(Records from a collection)
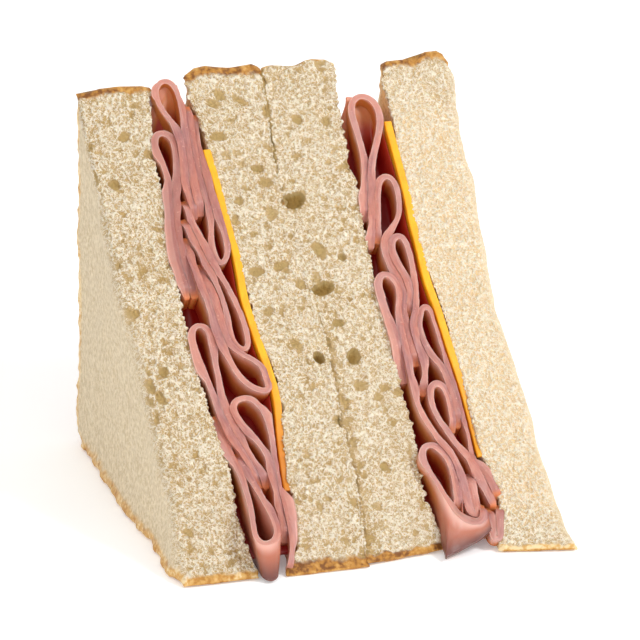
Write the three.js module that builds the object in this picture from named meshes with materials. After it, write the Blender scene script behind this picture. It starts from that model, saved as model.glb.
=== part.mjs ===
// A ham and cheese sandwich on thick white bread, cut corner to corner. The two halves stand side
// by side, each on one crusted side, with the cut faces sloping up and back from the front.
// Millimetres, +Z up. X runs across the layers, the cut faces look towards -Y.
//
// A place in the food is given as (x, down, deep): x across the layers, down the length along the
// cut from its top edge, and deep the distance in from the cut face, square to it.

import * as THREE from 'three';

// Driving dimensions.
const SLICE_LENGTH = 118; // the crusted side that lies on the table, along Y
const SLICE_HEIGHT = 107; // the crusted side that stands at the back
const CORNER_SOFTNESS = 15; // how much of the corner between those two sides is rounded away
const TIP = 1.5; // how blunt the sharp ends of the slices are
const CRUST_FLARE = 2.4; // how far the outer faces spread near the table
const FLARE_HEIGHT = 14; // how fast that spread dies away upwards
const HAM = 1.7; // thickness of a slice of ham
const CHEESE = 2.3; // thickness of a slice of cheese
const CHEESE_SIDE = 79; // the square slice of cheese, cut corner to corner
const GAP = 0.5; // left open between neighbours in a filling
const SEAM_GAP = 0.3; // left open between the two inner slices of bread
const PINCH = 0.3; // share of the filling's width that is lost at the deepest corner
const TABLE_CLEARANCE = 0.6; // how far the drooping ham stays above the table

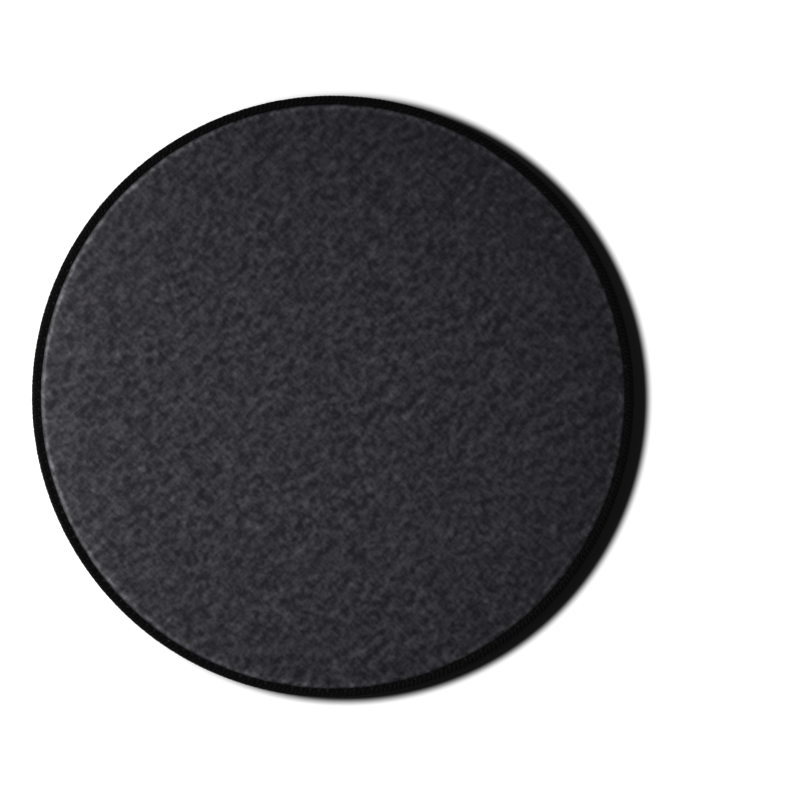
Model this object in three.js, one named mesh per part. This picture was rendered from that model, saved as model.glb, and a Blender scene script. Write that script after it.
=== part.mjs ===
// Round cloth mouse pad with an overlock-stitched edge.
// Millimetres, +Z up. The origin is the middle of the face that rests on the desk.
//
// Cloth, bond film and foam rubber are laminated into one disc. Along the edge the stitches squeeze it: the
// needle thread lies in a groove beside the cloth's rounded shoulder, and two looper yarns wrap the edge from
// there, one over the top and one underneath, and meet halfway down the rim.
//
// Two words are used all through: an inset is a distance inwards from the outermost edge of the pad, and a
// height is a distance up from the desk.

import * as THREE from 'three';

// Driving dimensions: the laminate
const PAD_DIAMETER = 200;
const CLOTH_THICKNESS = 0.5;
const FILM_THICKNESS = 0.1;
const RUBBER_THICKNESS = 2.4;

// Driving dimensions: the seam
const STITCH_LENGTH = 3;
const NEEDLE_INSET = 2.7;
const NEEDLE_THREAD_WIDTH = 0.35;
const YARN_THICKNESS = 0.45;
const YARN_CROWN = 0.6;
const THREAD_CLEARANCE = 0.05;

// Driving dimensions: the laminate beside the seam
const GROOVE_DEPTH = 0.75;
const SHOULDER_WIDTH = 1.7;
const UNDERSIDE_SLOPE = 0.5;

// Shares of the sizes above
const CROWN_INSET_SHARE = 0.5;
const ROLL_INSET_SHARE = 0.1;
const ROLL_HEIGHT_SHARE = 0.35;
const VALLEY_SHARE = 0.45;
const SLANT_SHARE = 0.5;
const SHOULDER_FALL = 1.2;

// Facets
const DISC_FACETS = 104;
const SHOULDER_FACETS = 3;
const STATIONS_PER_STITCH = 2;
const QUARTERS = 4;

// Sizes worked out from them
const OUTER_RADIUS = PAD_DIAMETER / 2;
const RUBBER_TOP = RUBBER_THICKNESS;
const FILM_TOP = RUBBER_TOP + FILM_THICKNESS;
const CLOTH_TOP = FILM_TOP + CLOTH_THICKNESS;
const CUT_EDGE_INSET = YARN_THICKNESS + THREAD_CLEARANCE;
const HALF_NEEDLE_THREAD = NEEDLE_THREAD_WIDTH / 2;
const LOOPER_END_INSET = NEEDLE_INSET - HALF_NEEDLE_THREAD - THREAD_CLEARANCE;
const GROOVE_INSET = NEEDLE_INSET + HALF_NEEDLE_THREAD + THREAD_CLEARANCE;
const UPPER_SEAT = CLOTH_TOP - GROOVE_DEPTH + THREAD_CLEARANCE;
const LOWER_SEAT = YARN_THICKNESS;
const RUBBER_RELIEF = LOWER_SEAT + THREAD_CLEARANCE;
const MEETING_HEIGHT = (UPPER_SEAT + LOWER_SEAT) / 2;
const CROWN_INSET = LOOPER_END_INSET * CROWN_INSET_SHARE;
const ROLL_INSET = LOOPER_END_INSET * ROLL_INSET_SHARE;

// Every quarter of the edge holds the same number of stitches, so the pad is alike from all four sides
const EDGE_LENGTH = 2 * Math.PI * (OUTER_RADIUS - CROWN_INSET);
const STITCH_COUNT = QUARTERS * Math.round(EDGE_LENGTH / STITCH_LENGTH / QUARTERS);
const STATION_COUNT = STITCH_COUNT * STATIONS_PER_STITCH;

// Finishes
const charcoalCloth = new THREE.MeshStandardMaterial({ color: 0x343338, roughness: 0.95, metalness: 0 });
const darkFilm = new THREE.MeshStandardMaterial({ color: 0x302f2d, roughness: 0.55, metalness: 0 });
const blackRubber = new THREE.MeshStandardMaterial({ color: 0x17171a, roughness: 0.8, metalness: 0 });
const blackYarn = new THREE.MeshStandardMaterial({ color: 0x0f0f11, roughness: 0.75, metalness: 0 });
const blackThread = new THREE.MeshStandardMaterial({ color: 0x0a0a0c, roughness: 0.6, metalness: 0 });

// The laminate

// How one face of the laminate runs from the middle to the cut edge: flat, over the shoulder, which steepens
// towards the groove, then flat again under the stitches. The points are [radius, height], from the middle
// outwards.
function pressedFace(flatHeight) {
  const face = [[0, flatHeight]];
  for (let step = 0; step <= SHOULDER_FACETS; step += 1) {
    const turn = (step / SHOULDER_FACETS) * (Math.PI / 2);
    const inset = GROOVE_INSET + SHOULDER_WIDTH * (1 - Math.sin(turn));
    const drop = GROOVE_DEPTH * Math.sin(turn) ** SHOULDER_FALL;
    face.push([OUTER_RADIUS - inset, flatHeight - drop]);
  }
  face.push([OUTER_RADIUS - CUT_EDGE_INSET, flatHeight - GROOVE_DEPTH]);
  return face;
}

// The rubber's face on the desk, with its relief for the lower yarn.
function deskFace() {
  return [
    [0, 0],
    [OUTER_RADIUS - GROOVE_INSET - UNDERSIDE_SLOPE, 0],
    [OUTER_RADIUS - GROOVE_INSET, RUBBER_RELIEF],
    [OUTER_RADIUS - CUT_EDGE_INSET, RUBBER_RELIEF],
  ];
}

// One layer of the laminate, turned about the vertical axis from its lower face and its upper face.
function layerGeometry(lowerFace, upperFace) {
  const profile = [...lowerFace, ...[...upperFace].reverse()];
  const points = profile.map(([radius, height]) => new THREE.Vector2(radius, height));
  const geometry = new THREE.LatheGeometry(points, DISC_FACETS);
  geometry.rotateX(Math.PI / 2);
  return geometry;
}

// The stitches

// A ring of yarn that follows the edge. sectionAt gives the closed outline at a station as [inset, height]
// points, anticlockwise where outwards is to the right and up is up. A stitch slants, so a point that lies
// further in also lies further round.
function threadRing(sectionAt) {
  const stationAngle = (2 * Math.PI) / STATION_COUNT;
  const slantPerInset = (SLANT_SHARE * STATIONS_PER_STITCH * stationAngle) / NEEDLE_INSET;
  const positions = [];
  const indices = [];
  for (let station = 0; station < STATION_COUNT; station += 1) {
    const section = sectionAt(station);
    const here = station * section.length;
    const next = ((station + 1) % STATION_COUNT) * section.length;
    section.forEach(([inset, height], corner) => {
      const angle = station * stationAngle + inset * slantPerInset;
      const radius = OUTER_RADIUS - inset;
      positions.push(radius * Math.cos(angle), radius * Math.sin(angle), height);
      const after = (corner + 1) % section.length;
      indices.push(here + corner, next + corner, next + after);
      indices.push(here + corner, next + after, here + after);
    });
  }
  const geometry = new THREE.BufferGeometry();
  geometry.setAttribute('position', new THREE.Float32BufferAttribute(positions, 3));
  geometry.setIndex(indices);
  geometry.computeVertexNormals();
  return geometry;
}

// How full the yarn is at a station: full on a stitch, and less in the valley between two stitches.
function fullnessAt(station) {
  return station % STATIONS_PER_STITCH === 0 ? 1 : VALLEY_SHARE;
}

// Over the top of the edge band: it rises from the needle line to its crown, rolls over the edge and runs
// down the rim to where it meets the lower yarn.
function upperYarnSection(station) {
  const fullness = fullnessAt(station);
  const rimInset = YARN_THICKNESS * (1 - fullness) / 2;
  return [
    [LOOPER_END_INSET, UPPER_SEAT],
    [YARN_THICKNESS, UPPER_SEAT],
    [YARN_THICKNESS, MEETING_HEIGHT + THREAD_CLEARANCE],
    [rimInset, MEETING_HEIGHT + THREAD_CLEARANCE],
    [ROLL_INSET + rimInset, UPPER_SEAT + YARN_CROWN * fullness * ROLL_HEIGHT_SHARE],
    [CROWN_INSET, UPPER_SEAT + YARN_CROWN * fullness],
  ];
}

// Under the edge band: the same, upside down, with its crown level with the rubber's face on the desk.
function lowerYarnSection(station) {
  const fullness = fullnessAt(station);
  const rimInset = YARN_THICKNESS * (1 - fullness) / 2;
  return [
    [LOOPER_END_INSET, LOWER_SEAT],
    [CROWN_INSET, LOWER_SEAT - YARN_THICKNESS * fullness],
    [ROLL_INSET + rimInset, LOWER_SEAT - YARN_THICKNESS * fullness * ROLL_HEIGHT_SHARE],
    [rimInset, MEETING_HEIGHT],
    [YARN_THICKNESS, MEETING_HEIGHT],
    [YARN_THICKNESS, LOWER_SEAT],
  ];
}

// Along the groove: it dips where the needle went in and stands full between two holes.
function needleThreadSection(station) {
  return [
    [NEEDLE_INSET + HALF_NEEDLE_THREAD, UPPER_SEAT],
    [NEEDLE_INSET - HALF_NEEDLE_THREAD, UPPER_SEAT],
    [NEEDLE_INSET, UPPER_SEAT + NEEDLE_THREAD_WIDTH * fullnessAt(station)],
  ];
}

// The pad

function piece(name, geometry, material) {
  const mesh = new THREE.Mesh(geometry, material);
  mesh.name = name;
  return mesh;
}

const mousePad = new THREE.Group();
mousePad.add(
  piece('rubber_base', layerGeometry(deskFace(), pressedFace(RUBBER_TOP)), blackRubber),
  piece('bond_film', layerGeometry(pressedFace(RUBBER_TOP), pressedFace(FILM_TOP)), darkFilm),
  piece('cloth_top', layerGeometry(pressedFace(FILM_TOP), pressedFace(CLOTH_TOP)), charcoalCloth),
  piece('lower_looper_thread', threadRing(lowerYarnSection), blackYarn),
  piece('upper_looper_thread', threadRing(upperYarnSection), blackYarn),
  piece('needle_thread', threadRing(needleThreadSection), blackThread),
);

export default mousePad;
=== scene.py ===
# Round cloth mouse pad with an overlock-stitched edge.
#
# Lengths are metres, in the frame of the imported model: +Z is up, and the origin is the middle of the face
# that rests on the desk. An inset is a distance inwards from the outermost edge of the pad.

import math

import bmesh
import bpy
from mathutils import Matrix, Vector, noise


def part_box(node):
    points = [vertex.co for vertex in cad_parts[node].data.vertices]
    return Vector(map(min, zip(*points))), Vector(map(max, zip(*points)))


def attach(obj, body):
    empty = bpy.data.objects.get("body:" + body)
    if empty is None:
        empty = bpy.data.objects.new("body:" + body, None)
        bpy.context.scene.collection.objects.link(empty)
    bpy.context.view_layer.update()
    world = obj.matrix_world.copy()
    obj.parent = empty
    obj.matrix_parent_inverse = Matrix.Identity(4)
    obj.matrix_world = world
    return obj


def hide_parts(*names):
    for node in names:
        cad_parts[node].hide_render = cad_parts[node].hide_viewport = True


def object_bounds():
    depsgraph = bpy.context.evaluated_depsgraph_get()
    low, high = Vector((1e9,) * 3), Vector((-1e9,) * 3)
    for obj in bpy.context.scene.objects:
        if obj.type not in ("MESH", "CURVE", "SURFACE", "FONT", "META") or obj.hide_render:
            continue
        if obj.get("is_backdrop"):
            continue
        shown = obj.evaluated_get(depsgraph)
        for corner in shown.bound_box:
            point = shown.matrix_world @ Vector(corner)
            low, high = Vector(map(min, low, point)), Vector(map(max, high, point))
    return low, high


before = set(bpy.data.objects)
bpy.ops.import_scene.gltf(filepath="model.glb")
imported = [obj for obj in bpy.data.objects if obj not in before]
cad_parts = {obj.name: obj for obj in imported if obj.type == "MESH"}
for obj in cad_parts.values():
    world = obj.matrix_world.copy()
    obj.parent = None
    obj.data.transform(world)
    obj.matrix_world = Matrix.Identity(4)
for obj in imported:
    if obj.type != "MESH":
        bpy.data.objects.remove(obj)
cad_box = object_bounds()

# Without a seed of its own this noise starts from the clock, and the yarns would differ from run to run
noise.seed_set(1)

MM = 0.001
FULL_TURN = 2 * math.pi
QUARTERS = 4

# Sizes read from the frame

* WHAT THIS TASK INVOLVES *
Exactly repeat the lines from the line with "function piece(name, geometry, material)" to the line with "for corner in", including both, and output nothing else.

* THE REPLY *
function piece(name, geometry, material) {
  const mesh = new THREE.Mesh(geometry, material);
  mesh.name = name;
  return mesh;
}

const mousePad = new THREE.Group();
mousePad.add(
  piece('rubber_base', layerGeometry(deskFace(), pressedFace(RUBBER_TOP)), blackRubber),
  piece('bond_film', layerGeometry(pressedFace(RUBBER_TOP), pressedFace(FILM_TOP)), darkFilm),
  piece('cloth_top', layerGeometry(pressedFace(FILM_TOP), pressedFace(CLOTH_TOP)), charcoalCloth),
  piece('lower_looper_thread', threadRing(lowerYarnSection), blackYarn),
  piece('upper_looper_thread', threadRing(upperYarnSection), blackYarn),
  piece('needle_thread', threadRing(needleThreadSection), blackThread),
);

export default mousePad;
=== scene.py ===
# Round cloth mouse pad with an overlock-stitched edge.
#
# Lengths are metres, in the frame of the imported model: +Z is up, and the origin is the middle of the face
# that rests on the desk. An inset is a distance inwards from the outermost edge of the pad.

import math

import bmesh
import bpy
from mathutils import Matrix, Vector, noise


def part_box(node):
    points = [vertex.co for vertex in cad_parts[node].data.vertices]
    return Vector(map(min, zip(*points))), Vector(map(max, zip(*points)))


def attach(obj, body):
    empty = bpy.data.objects.get("body:" + body)
    if empty is None:
        empty = bpy.data.objects.new("body:" + body, None)
        bpy.context.scene.collection.objects.link(empty)
    bpy.context.view_layer.update()
    world = obj.matrix_world.copy()
    obj.parent = empty
    obj.matrix_parent_inverse = Matrix.Identity(4)
    obj.matrix_world = world
    return obj


def hide_parts(*names):
    for node in names:
        cad_parts[node].hide_render = cad_parts[node].hide_viewport = True


def object_bounds():
    depsgraph = bpy.context.evaluated_depsgraph_get()
    low, high = Vector((1e9,) * 3), Vector((-1e9,) * 3)
    for obj in bpy.context.scene.objects:
        if obj.type not in ("MESH", "CURVE", "SURFACE", "FONT", "META") or obj.hide_render:
            continue
        if obj.get("is_backdrop"):
            continue
        shown = obj.evaluated_get(depsgraph)
        for corner in shown.bound_box:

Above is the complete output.